ENTRIES PROVIDED:
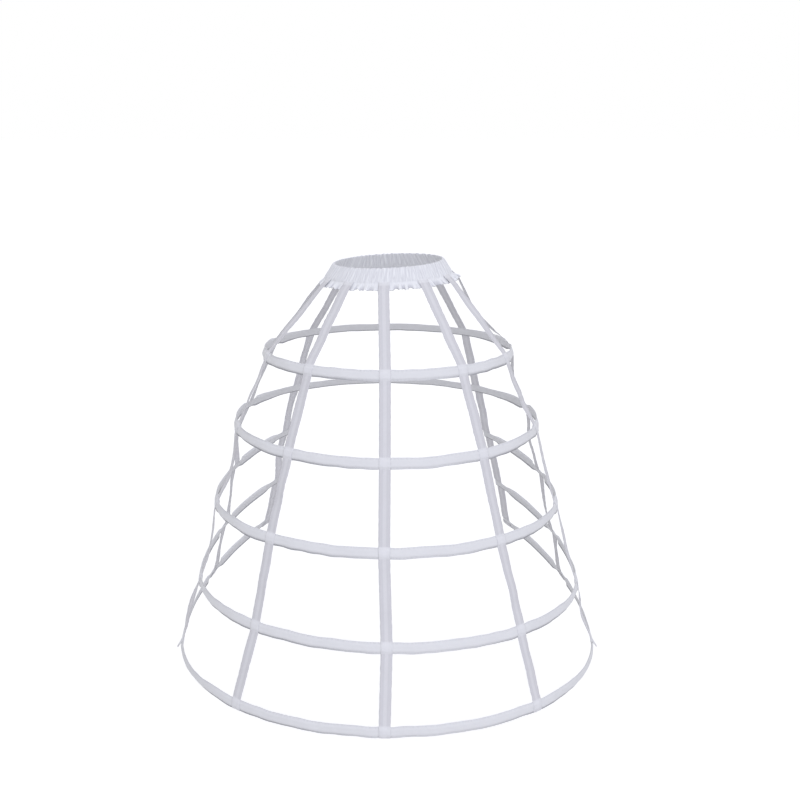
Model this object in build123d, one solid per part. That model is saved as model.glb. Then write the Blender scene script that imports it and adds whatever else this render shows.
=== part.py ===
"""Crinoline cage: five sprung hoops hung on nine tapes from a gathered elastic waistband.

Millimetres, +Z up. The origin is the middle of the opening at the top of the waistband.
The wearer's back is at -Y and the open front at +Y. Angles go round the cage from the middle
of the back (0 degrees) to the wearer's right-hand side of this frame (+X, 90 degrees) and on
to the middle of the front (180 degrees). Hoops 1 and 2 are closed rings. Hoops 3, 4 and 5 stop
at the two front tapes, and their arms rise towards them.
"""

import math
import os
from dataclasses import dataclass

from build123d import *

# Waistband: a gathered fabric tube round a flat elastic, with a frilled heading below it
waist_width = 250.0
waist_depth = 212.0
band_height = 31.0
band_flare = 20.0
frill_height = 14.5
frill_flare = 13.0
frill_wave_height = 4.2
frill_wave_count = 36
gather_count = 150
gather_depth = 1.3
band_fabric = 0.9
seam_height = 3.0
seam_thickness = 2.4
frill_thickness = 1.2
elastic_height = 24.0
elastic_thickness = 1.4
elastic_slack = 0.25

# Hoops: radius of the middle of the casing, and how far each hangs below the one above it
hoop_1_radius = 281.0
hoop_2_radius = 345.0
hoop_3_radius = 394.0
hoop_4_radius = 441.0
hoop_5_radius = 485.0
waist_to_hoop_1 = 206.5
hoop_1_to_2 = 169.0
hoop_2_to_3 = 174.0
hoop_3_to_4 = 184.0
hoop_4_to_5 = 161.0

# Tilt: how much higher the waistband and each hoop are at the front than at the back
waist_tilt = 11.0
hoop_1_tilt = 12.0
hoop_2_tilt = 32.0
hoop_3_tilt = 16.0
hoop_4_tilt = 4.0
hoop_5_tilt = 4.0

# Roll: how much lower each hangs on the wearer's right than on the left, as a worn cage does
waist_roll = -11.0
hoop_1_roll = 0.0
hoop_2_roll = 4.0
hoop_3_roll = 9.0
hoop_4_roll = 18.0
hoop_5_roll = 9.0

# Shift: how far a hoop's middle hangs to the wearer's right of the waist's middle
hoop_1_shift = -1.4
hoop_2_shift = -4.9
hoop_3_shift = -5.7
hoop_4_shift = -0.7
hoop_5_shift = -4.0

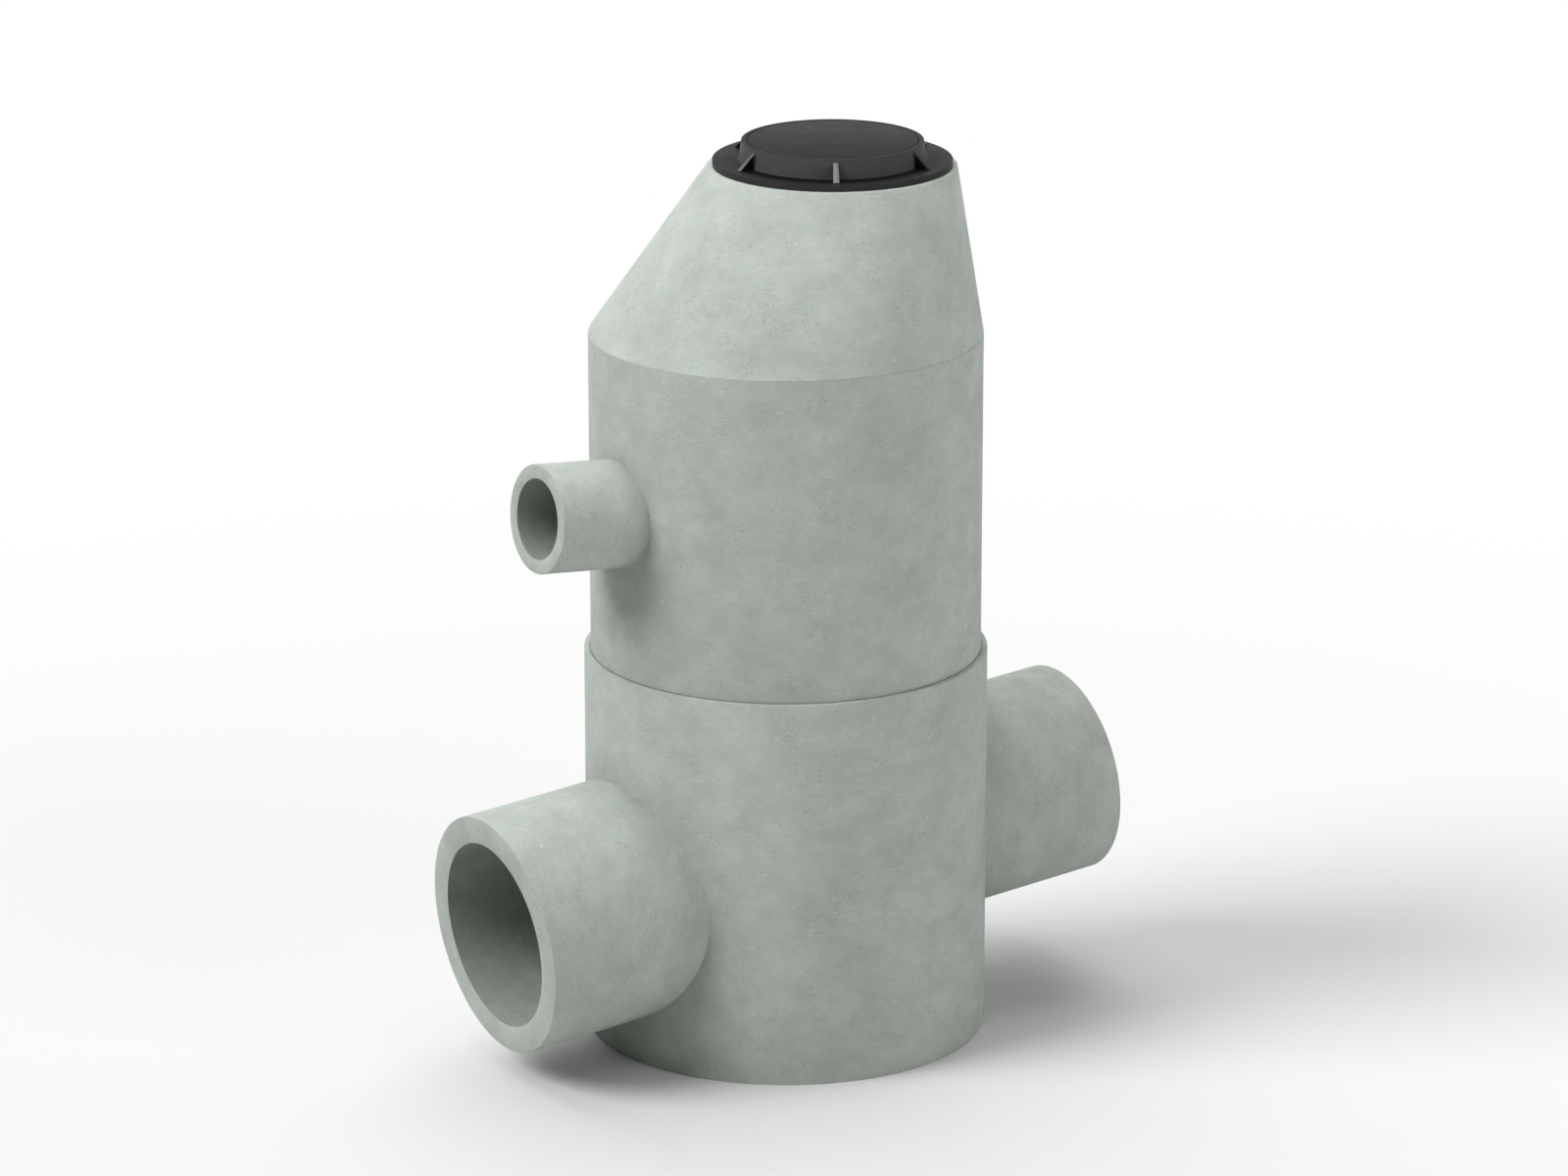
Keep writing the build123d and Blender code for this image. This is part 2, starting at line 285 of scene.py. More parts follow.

PROBLEM: Reproduce, please, the lines of the material from its first line down to the line containing "hoop_5_shift = -4.0", keeping both ends and nothing beyond them.

ANSWER TO THIS EXERCISE:
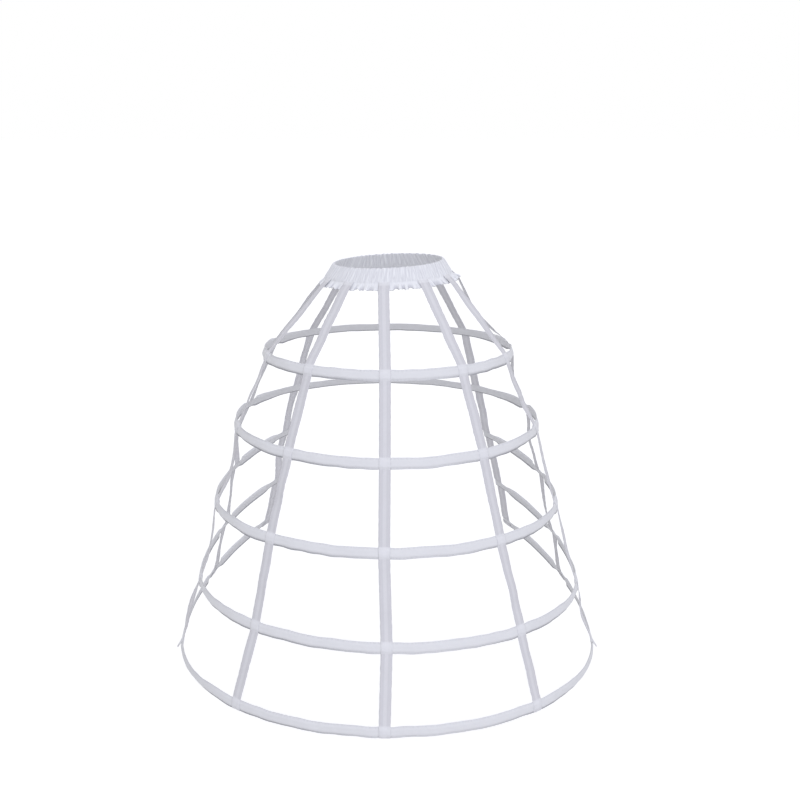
Model this object in build123d, one solid per part. That model is saved as model.glb. Then write the Blender scene script that imports it and adds whatever else this render shows.
=== part.py ===
"""Crinoline cage: five sprung hoops hung on nine tapes from a gathered elastic waistband.

Millimetres, +Z up. The origin is the middle of the opening at the top of the waistband.
The wearer's back is at -Y and the open front at +Y. Angles go round the cage from the middle
of the back (0 degrees) to the wearer's right-hand side of this frame (+X, 90 degrees) and on
to the middle of the front (180 degrees). Hoops 1 and 2 are closed rings. Hoops 3, 4 and 5 stop
at the two front tapes, and their arms rise towards them.
"""

import math
import os
from dataclasses import dataclass

from build123d import *

# Waistband: a gathered fabric tube round a flat elastic, with a frilled heading below it
waist_width = 250.0
waist_depth = 212.0
band_height = 31.0
band_flare = 20.0
frill_height = 14.5
frill_flare = 13.0
frill_wave_height = 4.2
frill_wave_count = 36
gather_count = 150
gather_depth = 1.3
band_fabric = 0.9
seam_height = 3.0
seam_thickness = 2.4
frill_thickness = 1.2
elastic_height = 24.0
elastic_thickness = 1.4
elastic_slack = 0.25

# Hoops: radius of the middle of the casing, and how far each hangs below the one above it
hoop_1_radius = 281.0
hoop_2_radius = 345.0
hoop_3_radius = 394.0
hoop_4_radius = 441.0
hoop_5_radius = 485.0
waist_to_hoop_1 = 206.5
hoop_1_to_2 = 169.0
hoop_2_to_3 = 174.0
hoop_3_to_4 = 184.0
hoop_4_to_5 = 161.0

# Tilt: how much higher the waistband and each hoop are at the front than at the back
waist_tilt = 11.0
hoop_1_tilt = 12.0
hoop_2_tilt = 32.0
hoop_3_tilt = 16.0
hoop_4_tilt = 4.0
hoop_5_tilt = 4.0

# Roll: how much lower each hangs on the wearer's right than on the left, as a worn cage does
waist_roll = -11.0
hoop_1_roll = 0.0
hoop_2_roll = 4.0
hoop_3_roll = 9.0
hoop_4_roll = 18.0
hoop_5_roll = 9.0

# Shift: how far a hoop's middle hangs to the wearer's right of the waist's middle
hoop_1_shift = -1.4
hoop_2_shift = -4.9
hoop_3_shift = -5.7
hoop_4_shift = -0.7
hoop_5_shift = -4.0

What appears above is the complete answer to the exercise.